Я человек – существо социальное. От меня, как от точки, существует проекция назад, в прошлое, и глубину (понимание прошлого и отношение к нему) и проекция вверх, в будущее (понимание и ощущение его). Я – узелок, связывающий эти две нити. Они натянуты, и их натяжение определяет мое пространственное и временное положение. У меня есть корень в землю и побег в небо.

В профсоюзном доме отдыха доктор Александра Михайловна, энтузиаст, начавшая работать доктором, наверное, еще во времена земства, пытается приобщить отдыхающих к природе и красотам ее. Вот она вывела смешанную по возрасту группу на опушку зимнего леса.
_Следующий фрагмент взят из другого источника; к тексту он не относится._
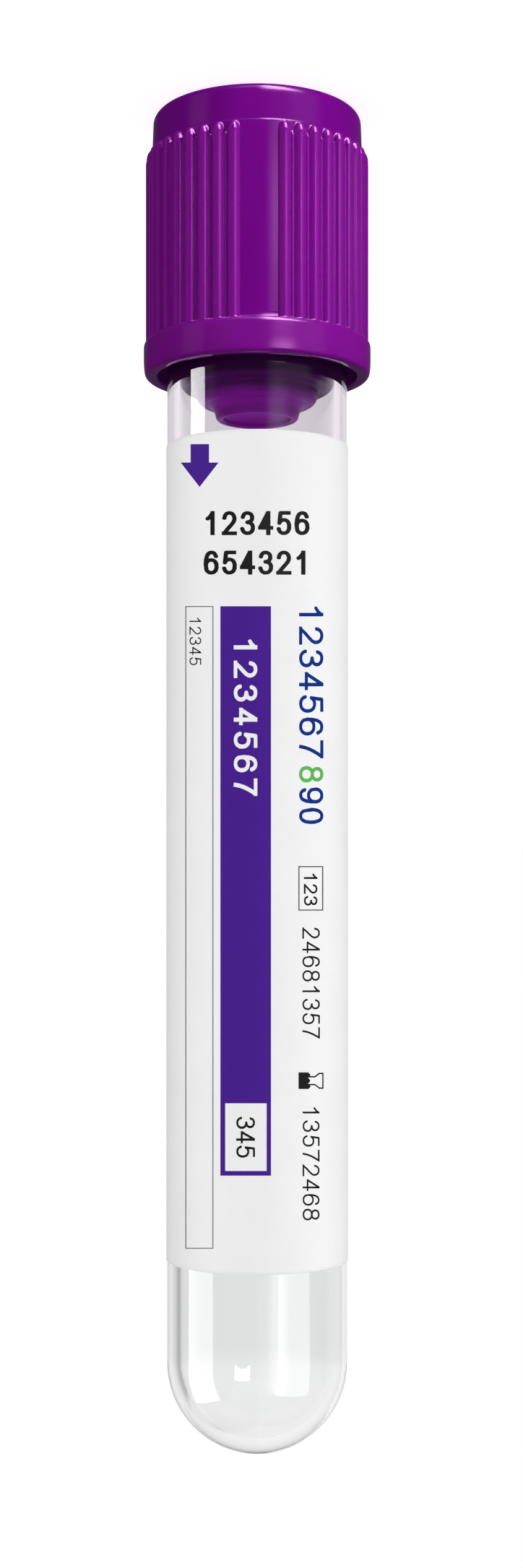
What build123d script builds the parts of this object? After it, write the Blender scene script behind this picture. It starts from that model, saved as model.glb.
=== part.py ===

– Как ничего, поглядите хорошенько.

Отдыхающие глядят по сторонам, переглядываются между собой.

– Ну, увидели что-нибудь?

– А этот иней на ветке разве не видите? А этот куст, обсыпанный бриллиантами? А эту травинку, замерзшую и тем не менее прекрасную?

Среди отдыхающих начинается сдержанное хихиканье.

Тем же уровнем духовной слепоты обладают и те читатели, которые ищут в книге только прямое действие, пролистывая пейзажи, философские раздумья, лирические отступления, вообще так называемые «описательные» места.

Этот роман в общем-то посредственный, скучноватый и даже несколько старомодный. Но дело в том, что он написан в ином ключе, нежели многие публикующиеся романы. Он – явление иного рода.

Как если бы среди современной фанерной и готовой мебели появился вдруг комод красного дерева. Средний комод – не шедевр. Бывали комоды и получше.

Но все же всей фактурой своей он сразу же опроверг бы, перечеркнул и обесценил бы всю фанерную и пластиковую мебель.

Не то услышал в разговоре, не то прочитал забавную мысль о том, что земля, где проходит жизнь человека, есть место наказания, место своего рода ссылки, то есть то самое, что на языке религии называем адом.

С точки зрения некоей абсолютной безмятежности, которую нам, людям, трудно себе представить, даже земные боренья страстей – уже неприятность, уже помеха, нарушение покоя и блаженства.

Какой набор утонченных и изощренных средств.

Даже сам, поистине райский антураж нашей планеты, ее умопомрачительная красота тоже не есть ли одно из главных и коварных орудий, ибо жалко же расставаться, жалко же уходить от такой красоты. И мысль об этом мучает человека чуть ли не с детских лет.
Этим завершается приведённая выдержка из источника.